While the Blacks mourn, the Greens splinter into factions as the implications of what Aemond has unwittingly done sink in. Impressionable, insecure, and bitterly competitive with his warrior brother, Aegon rebels against a mother, Alicent Hightower (Olivia Cooke), and a grandfather, Otto Hightower (Rhys Ifans), who had taken his obedience in the wake of Viserys’ death for granted. Rather than heed their self-serving but politically prudent advice, he allows the most hawkish members of his council—and his own out-of-control emotions—to push him toward war. In between trysts with a new lover, Alicent agonizes over the choice she made, years earlier, to support her father’s ambitions over those of her childhood best friend, Rhaenyra.
In a surprisingly subtle variation on the first season’s obsession with the ravages of reproduction—one that takes the show out of the tiresome Feminism 101 territory it previously occupied—generational divides emerge. Elders like Otto and Rhaenyra’s cousin and ally, Rhaenys (Eve Best), preach caution. Eager though they are to prove themselves on the battlefield, young men raised in peaceful times remain ignorant of the true costs of war. Innocent children become cannon fodder in a conflict they didn’t choose and are often too young to even understand. In a sane world, parents would sacrifice themselves to save their kids, but here that dynamic is inverted. Caught in the middle are Rhaenyra and Alicent, whose disinclination to murder each other’s families seems insufficient to prevent an explosion of violence.
Indeed, the outbreak of civil war is depicted as something both horrific and unstoppable—as simultaneously natural and unnatural as Cain killing Abel. Twin brothers in the Knightsguard, Arryk and Erryk Cargyll (Luke and Elliott Tittensor), end up in opposing palaces. The accidental slaying of Lucerys triggers more deadly mistakes and misunderstandings. Far from King’s Landing and Dragonstone, a pair of feuding clans use their split loyalties as an excuse to tear each other to shreds. We don’t see the battle that escalates out of their confrontation. What’s more salient is its outcome: hundreds of lifeless bodies piled up on their adjoining properties.
The Cargylls aren’t the only ominous doppelgangers we encounter this season. Rhaenys, a would-be queen passed over for an inferior man, has always been a mirror for Rhaenyra. Aemond resembles a younger version of his similarly pugnacious kinsman Daemon; their names are anagrams. In fact, Aegon and Aemond’s echoes that of Viserys and Daemon: the weak king and the brother who makes up in terror what he lacks in official power. The Targaryens are also, of course, an incestuous family, which helps to explain why the names of just about every platinum-haired character sound alike. These multiples reinforce the impression of civil war as an obscenely intimate tragedy, waged among inbred aristocrats who couldn’t be more alike, for a cause that is largely irrelevant to the armies of commoners who will die fighting. As one character points out: “When princes lose their temper, it is often others that suffer.”

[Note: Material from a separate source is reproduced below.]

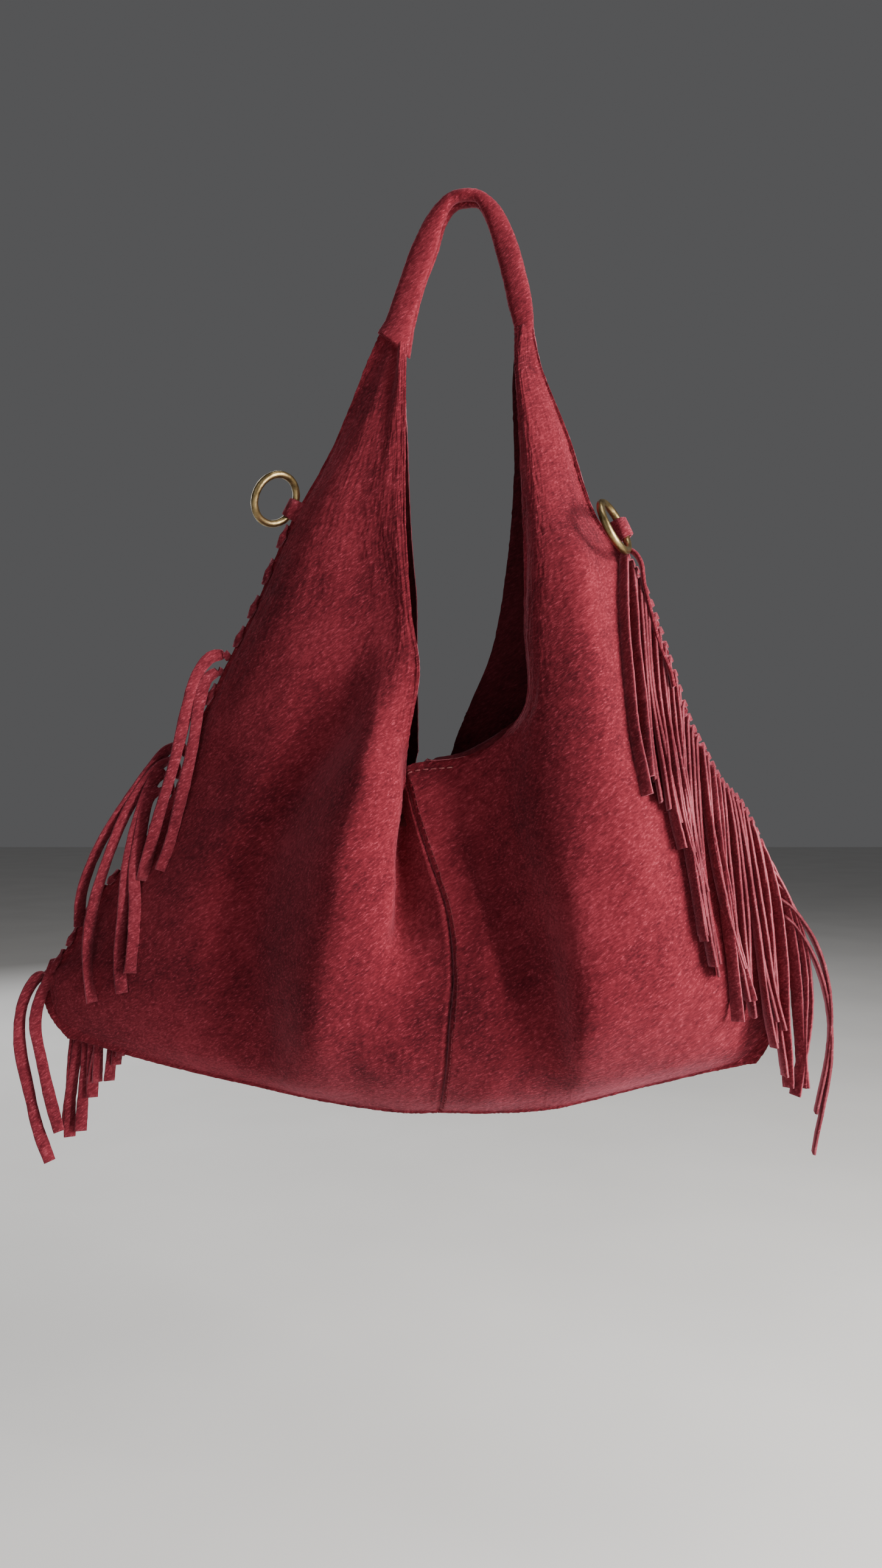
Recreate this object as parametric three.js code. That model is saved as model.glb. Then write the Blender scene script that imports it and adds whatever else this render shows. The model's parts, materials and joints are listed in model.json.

House of the Dragon excels, in its much-improved second season, at keeping those anonymous hordes the royals call “little people” in mind even as it sharpens its focus on the fluctuating relationships between a few key characters. Rhaenyra, wounded by grief but resolute in her decision to defend her claim to the throne, is becoming more than just a strong female protagonist. Alicent’s guilt may not redeem her, but it does humanize a woman who betrayed her dearest friend in order to align herself with powerful men. Daemon is brash but haunted. For all his aggression, Aemond, who spends idle hours curled up in the fetal position in the lap of a favorite prostitute, remains the same isolated, brittle child who lost an eye to gain a dragon.
Showrunner Ryan Condal’s talky, character-driven approach has its downsides. There are still too many names and subplots. To let so much political and personal friction develop requires slowing the action to a pace that might frustrate anyone who’s mostly here to watch dragons brûlée people. (For those who might be wondering, the dragon riding still looks as goofy as ever.) But by de-emphasizing—and deglamorizing—combat, in favor of enriching central characters, closely tracking each side’s machinations, and questioning the very premise of a just war, the series harkens back to the early seasons of Game of Thrones, before the plot was reduced to filler between episode-length battles. Whether it takes place in our contemporary world or a fantastical medieval Europe, a solid political thriller is worth a thousand big, dumb, fiery special-effects spectacles.